Too, hens that lose their nest to predation will attempt to breed again. “Gobblers will be receptive if a hen is out there looking for them even into June,” Little said, “so I’m not concerned about the breeding season ending too early.”

Although the early green-up could lead to some heavier foliage in some areas of the state, as well as an earlier arrival of mosquitoes and blackflies, Little says the foliage will be helpful for nesting success. In an typical year, there’s not much leaf-out occurring in early April when hens usually begin incubating eggs. “That means good quality ground-level nesting cover is hard to come by,” Little said. “The early leaf-out could provide early-season nesting cover benefits we typically don’t have at the onset of nesting activity. Hopefully, this results in improved nest success.”
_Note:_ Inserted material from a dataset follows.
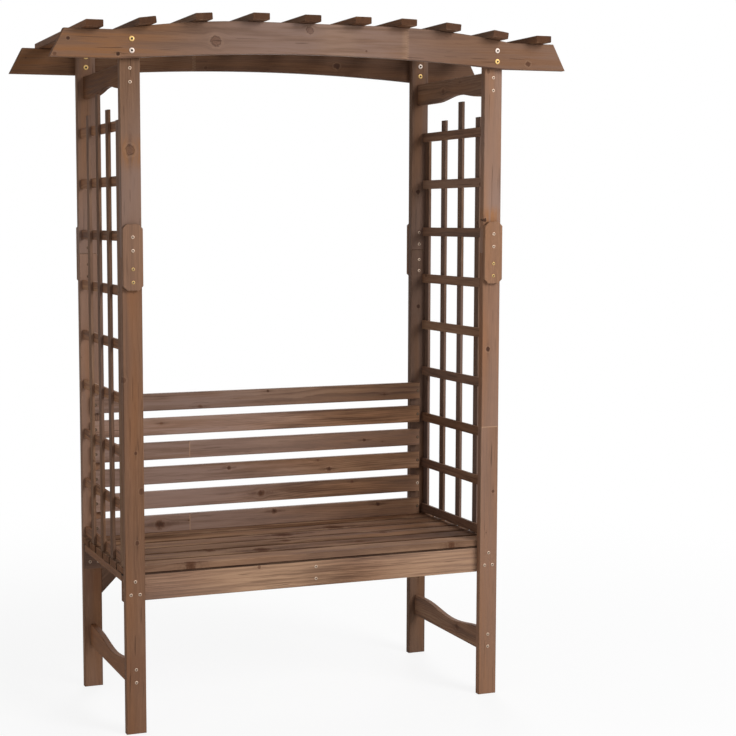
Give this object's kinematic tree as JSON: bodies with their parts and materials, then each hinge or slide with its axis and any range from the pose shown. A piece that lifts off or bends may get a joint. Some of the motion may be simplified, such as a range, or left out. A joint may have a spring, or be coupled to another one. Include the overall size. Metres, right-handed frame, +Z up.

New York’s 2011 spring gobbler harvest of an estimated 18,738 birds was sharply below the 10-year average of about 32,800, and was about 27 percent below the 2010 take of 25,807. The 2011 harvest decline was largely a product of a smaller number of 2-year-old birds available to hunters due to poor nesting success in 2009. That year saw the lowest poult-per-hen index recorded by DEC since the mid-1990s.

Still, spring gobbler hunting in New York remains hugely popular, and good hunting opportunities can be found almost everywhere in the state. The top five spring gobbler-producing counties last season were Chautauqua (965); Steuben (767); Cattaraugus (707); Oneida (659) and Jefferson (601), even though all those counties saw a lower take than in 2010.

A few counties – Rockland, Chemung, Clinton and Schenectady – saw modest increases in their spring gobbler kill number.

The poor production of 2009 also led to the highest harvest of jakes – 33 percent – since 2006.

This year will make the ninth year of the state’s two-day youth turkey hunt, set for April 21-22. Last year, nearly 7,900 junior hunters – ages 12-15 – killed about 800 birds. That harvest was down by a whopping 50 percent, the product of poor weather in much of the state, poor production in the past couple years, and the fact the second day of the hunt fell on Eastern Sunday.

Last year also marked the first time the youth hunt was held in Suffolk County (Wildlife Management Unit 1C). The youth hunt – but not a regular-season spring gobbler hunt – will be held again this year in Suffolk County.